Does a board of directors' refusal to declare dividends constitute an oppressive abuse of discretion warranting judicial intervention, and does a plaintiff establish demand futility by alleging that directors made poor business decisions that resulted in financial losses?


Opinions:

Majority - Chancellor Bouchard

No, the Court held that the refusal to pay dividends was protected by the business judgment rule, and the Plaintiff failed to plead demand futility regarding the duty of care claims. Regarding the dividend claim, the Court reaffirmed that the declaration of dividends is a discretionary act of the Board. Judicial interference is only warranted if the withholding is 'oppressive or fraudulent.' Unlike previous cases (e.g., Litle v.
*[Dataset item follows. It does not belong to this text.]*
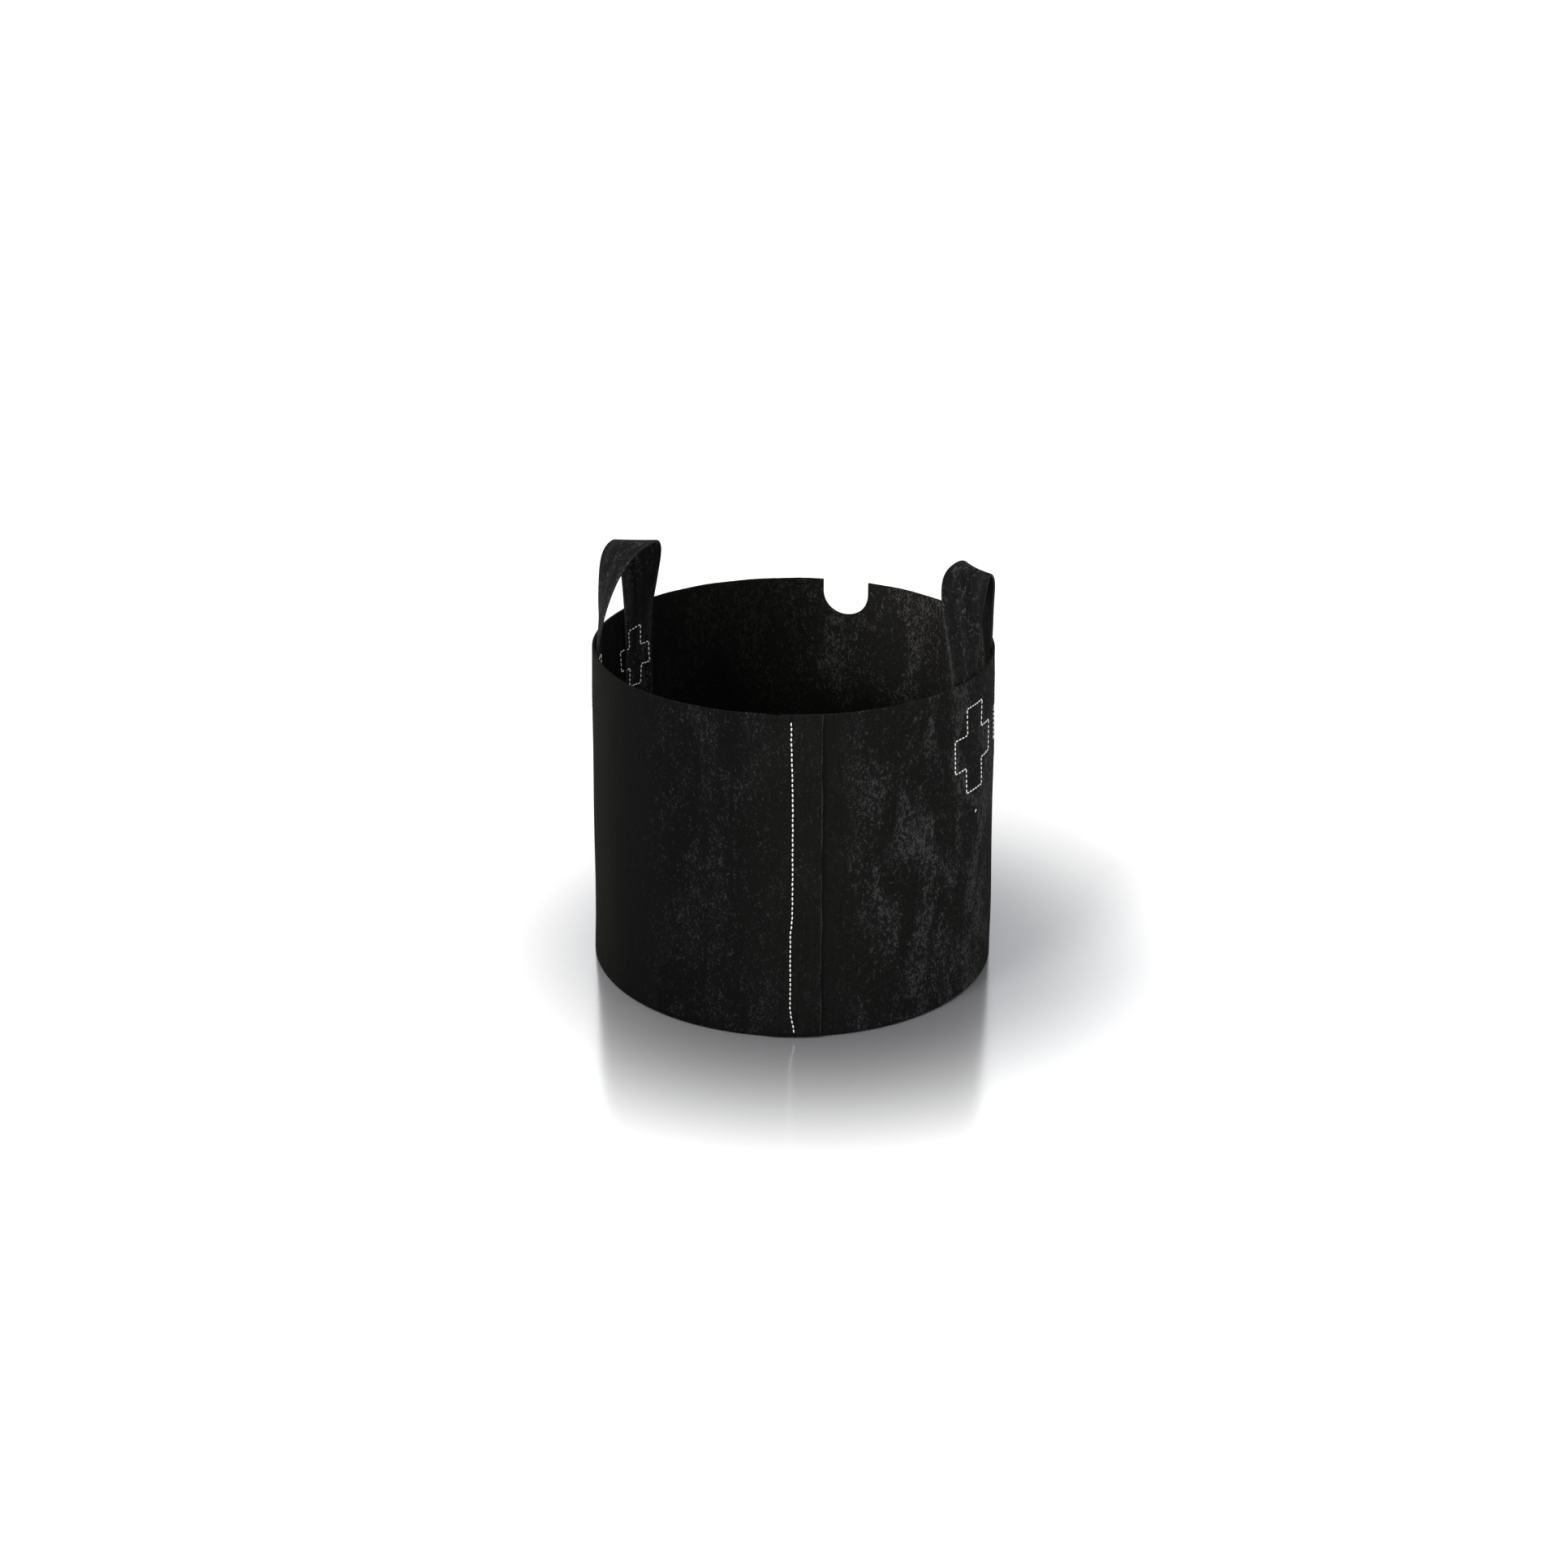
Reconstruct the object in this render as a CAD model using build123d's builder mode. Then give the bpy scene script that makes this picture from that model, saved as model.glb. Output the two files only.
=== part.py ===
"""Fabric grow bag: a sewn felt plant pot with a lapped side seam, two strap handles and a notch in its rear rim.

Millimetres, +Z up. The origin is the middle of the underside of the base. The side seam is at the front (-Y).
An azimuth is counted in degrees from the front, positive towards the right (+X), so the back is at 180.
"""

from build123d import *
from math import cos, degrees, pi, radians, sin, tan
import os

# ---- Bag ----
rim_radius = 152.4  # outer face of the felt at the rim, 12 in across
base_radius = 156.8  # outer face of the felt at the base: the wall flares a little
bag_height = 254.0  # 10 in
felt_thickness = 2.0
layer_gap = 0.2  # air between two layers of felt that lie together
strap_gap = 0.3  # air between the wall and a strap sewn to it

# ---- Lap of the side seam, in arc millimetres at the rim from the front line ----
lap_free_edge = 20.0  # raw edge of the outer layer, to the right of the stitches
lap_hidden_edge = -9.0  # raw edge of the inner layer, under the outer one
joggle_start = -24.0  # where the outer layer starts to step out over the inner one
joggle_end = -12.0
side_seam_place = -1.4

# ---- Base seam: both allowances are turned up inside the bag ----
allowance_height = 10.0
base_seam_height = 6.5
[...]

Waters) where directors withheld dividends to force a squeeze-out while enriching themselves, the directors here owned common stock and suffered the same lack of dividends as the Plaintiff. The 30% discount on share sales was a contractual term the Trust accepted, not a coercive tool invented by the Board. Regarding the derivative duty of care claims, the Plaintiff failed to make a demand on the Board. To excuse demand, the Plaintiff had to show the directors faced a 'substantial likelihood of liability.' Although the company lacked a Section 102(b)(7) exculpation clause, the standard for liability is gross negligence. The Court reviewed the challenged business decisions (Aldi, warehouse, Shearer's) and found the Board acted on reports, consultants, and strategic logic. Bad outcomes do not equal gross negligence. Therefore, demand was not excused.



Analysis:

This decision reinforces the high deference Delaware courts give to corporate boards regarding dividend policies. It clarifies that a 'large surplus' on a balance sheet does not automatically entitle shareholders to dividends, especially when that surplus is tied up in illiquid assets. The case is also notable because the corporation lacked a Section 102(b)(7) provision, which typically exculpates directors from duty of care breaches. This allowed the court to perform a rare substantative analysis of the 'gross negligence' standard at the pleading stage. The ruling demonstrates that even without exculpation, pleading gross negligence is a 'difficult burden'; simply pointing to failed business strategies and lost profits is insufficient to overcome the presumption that directors acted on an informed basis.